**Exercise**
Repeat, please, only the lines from the top of the data down to the line with "1.6, shortfall: 1.8"; include both of those lines.
● ● ● ●
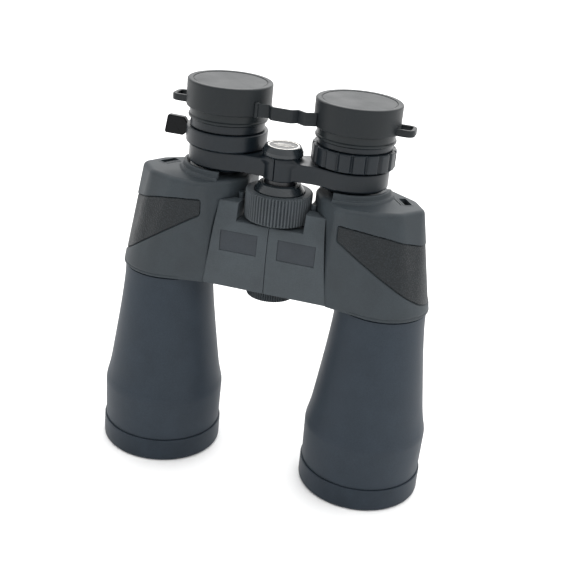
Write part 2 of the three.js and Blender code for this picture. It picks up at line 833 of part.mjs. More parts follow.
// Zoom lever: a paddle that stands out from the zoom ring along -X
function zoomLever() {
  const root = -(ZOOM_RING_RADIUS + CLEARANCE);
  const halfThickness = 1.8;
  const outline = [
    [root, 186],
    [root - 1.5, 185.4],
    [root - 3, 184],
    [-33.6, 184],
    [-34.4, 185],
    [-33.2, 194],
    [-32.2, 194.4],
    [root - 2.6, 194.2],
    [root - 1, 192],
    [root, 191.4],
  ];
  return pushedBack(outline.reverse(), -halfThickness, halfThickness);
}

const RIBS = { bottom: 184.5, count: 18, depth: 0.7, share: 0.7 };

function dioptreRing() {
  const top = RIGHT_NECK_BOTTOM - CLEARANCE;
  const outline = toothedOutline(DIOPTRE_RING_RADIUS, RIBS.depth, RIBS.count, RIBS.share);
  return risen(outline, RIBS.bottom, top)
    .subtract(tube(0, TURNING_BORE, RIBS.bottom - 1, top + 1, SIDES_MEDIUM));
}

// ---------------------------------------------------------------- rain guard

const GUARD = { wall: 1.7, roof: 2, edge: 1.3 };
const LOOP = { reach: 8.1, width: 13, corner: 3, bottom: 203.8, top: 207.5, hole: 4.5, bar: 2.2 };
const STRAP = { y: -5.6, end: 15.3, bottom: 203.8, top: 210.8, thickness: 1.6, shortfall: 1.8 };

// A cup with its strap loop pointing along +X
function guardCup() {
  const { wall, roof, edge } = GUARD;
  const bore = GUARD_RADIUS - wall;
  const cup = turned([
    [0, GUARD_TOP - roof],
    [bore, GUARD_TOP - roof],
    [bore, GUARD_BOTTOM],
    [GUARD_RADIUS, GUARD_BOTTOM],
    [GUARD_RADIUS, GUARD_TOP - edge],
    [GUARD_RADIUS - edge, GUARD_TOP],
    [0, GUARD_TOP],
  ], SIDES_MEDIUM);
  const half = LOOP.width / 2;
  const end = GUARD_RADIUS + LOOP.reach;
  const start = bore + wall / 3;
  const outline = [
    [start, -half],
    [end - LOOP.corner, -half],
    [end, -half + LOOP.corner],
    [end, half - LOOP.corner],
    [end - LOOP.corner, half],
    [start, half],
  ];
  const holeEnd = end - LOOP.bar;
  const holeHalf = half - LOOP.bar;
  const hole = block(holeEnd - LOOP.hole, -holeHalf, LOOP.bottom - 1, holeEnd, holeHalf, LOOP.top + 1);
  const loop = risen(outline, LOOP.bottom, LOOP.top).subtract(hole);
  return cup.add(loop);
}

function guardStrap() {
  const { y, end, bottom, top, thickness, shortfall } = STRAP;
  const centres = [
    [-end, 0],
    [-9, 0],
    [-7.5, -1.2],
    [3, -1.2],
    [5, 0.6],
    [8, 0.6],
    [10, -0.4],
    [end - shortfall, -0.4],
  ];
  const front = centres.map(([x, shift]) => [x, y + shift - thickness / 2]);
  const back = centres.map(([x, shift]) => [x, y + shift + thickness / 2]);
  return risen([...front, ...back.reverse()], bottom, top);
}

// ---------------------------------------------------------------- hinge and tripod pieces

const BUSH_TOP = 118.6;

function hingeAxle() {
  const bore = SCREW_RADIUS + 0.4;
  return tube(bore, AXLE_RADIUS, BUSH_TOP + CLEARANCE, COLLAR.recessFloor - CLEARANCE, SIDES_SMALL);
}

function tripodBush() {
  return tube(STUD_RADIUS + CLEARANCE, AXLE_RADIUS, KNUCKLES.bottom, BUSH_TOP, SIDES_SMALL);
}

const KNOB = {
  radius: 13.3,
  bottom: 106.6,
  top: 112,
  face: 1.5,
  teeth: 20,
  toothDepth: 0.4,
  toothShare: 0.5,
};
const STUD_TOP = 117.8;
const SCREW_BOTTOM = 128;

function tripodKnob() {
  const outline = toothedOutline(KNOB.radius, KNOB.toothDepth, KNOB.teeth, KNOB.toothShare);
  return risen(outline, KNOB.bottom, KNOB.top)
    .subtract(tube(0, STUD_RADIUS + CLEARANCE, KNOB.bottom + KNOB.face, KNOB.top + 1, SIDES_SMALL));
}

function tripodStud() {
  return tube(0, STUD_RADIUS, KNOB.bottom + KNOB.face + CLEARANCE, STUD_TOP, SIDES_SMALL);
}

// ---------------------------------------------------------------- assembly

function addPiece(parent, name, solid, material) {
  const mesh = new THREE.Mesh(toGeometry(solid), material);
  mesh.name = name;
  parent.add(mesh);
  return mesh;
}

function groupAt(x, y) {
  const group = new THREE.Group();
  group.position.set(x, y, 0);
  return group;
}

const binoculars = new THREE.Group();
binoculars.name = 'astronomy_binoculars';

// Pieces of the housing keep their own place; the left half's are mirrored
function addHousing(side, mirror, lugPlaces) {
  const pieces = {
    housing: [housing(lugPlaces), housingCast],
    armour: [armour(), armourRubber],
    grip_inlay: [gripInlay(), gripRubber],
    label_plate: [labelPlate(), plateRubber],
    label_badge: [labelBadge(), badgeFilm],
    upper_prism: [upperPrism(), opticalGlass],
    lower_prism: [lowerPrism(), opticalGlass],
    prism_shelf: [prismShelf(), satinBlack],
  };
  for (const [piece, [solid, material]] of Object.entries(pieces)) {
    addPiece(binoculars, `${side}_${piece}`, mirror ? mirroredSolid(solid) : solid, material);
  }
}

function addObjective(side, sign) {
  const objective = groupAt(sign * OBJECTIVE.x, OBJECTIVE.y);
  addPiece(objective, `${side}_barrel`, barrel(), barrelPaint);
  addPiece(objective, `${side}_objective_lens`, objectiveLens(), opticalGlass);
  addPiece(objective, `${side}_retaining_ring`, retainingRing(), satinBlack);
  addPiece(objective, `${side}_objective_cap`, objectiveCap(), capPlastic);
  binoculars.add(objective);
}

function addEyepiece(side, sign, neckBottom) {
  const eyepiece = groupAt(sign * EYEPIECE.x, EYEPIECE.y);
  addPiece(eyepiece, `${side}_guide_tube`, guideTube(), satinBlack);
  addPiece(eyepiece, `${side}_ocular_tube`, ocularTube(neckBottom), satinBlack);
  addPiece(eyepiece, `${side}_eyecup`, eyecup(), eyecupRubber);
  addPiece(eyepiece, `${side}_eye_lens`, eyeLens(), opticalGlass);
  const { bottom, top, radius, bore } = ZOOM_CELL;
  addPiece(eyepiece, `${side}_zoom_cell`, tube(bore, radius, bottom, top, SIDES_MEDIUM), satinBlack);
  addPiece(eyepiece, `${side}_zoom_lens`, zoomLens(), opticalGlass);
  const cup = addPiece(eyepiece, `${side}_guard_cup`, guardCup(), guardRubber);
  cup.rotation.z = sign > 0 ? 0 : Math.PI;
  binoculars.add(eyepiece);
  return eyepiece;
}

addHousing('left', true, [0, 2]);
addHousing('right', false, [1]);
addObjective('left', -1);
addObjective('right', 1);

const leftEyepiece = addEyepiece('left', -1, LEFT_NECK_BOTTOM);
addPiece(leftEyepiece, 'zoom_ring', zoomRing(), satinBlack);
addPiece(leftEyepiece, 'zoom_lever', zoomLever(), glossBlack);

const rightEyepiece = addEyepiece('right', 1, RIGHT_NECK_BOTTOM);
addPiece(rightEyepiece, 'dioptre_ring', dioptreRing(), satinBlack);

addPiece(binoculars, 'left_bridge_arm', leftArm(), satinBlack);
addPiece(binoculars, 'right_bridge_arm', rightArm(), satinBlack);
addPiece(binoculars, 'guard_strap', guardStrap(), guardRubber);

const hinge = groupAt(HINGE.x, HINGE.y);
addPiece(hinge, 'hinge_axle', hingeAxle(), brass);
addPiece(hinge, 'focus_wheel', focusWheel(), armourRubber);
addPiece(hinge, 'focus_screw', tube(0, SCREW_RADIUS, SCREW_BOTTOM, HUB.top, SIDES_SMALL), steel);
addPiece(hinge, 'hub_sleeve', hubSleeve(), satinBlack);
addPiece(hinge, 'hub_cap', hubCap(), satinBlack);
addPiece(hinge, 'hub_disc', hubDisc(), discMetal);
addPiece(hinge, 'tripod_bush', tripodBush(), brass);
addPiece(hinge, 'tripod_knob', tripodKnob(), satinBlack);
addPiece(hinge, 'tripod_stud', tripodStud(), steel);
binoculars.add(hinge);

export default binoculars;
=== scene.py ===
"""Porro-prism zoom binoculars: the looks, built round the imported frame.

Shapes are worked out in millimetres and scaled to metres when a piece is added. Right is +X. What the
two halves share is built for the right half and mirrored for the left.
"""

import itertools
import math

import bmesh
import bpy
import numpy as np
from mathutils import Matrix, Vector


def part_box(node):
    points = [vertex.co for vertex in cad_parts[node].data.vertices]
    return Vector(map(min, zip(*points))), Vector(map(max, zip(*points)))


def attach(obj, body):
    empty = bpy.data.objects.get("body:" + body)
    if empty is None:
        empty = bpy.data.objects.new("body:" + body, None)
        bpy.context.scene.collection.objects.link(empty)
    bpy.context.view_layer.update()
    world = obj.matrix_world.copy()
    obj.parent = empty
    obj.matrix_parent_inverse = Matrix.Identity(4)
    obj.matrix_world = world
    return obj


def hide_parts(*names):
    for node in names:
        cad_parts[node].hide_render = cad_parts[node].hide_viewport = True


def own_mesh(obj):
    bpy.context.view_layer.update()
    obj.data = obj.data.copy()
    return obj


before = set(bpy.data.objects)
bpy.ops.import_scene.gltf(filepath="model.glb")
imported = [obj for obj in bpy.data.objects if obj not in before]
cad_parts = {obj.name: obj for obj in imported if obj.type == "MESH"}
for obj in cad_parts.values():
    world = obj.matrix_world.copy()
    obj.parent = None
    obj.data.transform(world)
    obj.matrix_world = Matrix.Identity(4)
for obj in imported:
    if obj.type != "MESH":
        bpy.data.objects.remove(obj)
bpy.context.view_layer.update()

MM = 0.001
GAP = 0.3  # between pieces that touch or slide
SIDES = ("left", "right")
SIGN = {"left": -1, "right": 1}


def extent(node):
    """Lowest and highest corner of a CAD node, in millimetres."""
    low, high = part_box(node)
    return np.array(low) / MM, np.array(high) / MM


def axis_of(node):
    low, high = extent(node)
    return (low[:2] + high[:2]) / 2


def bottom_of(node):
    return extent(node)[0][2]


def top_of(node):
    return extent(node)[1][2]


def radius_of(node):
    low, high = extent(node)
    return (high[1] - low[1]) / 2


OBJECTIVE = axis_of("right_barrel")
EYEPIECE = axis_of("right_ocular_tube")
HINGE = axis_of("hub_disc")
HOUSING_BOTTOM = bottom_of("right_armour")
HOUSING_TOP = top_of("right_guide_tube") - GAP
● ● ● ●
**Solution to this problem**
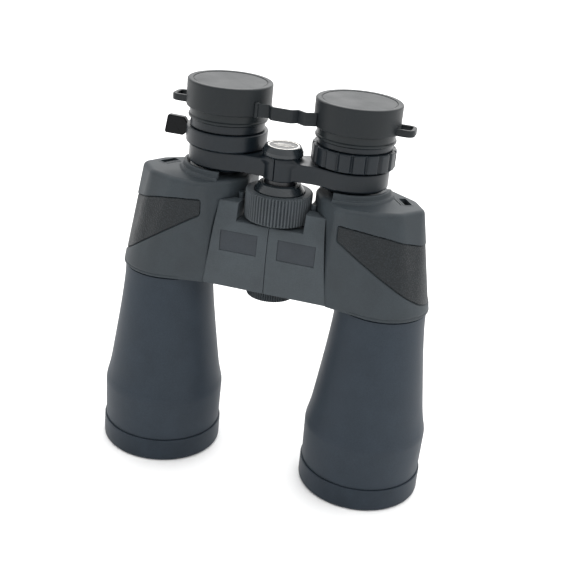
Write part 2 of the three.js and Blender code for this picture. It picks up at line 833 of part.mjs. More parts follow.
// Zoom lever: a paddle that stands out from the zoom ring along -X
function zoomLever() {
  const root = -(ZOOM_RING_RADIUS + CLEARANCE);
  const halfThickness = 1.8;
  const outline = [
    [root, 186],
    [root - 1.5, 185.4],
    [root - 3, 184],
    [-33.6, 184],
    [-34.4, 185],
    [-33.2, 194],
    [-32.2, 194.4],
    [root - 2.6, 194.2],
    [root - 1, 192],
    [root, 191.4],
  ];
  return pushedBack(outline.reverse(), -halfThickness, halfThickness);
}

const RIBS = { bottom: 184.5, count: 18, depth: 0.7, share: 0.7 };

function dioptreRing() {
  const top = RIGHT_NECK_BOTTOM - CLEARANCE;
  const outline = toothedOutline(DIOPTRE_RING_RADIUS, RIBS.depth, RIBS.count, RIBS.share);
  return risen(outline, RIBS.bottom, top)
    .subtract(tube(0, TURNING_BORE, RIBS.bottom - 1, top + 1, SIDES_MEDIUM));
}

// ---------------------------------------------------------------- rain guard

const GUARD = { wall: 1.7, roof: 2, edge: 1.3 };
const LOOP = { reach: 8.1, width: 13, corner: 3, bottom: 203.8, top: 207.5, hole: 4.5, bar: 2.2 };
const STRAP = { y: -5.6, end: 15.3, bottom: 203.8, top: 210.8, thickness: 1.6, shortfall: 1.8 };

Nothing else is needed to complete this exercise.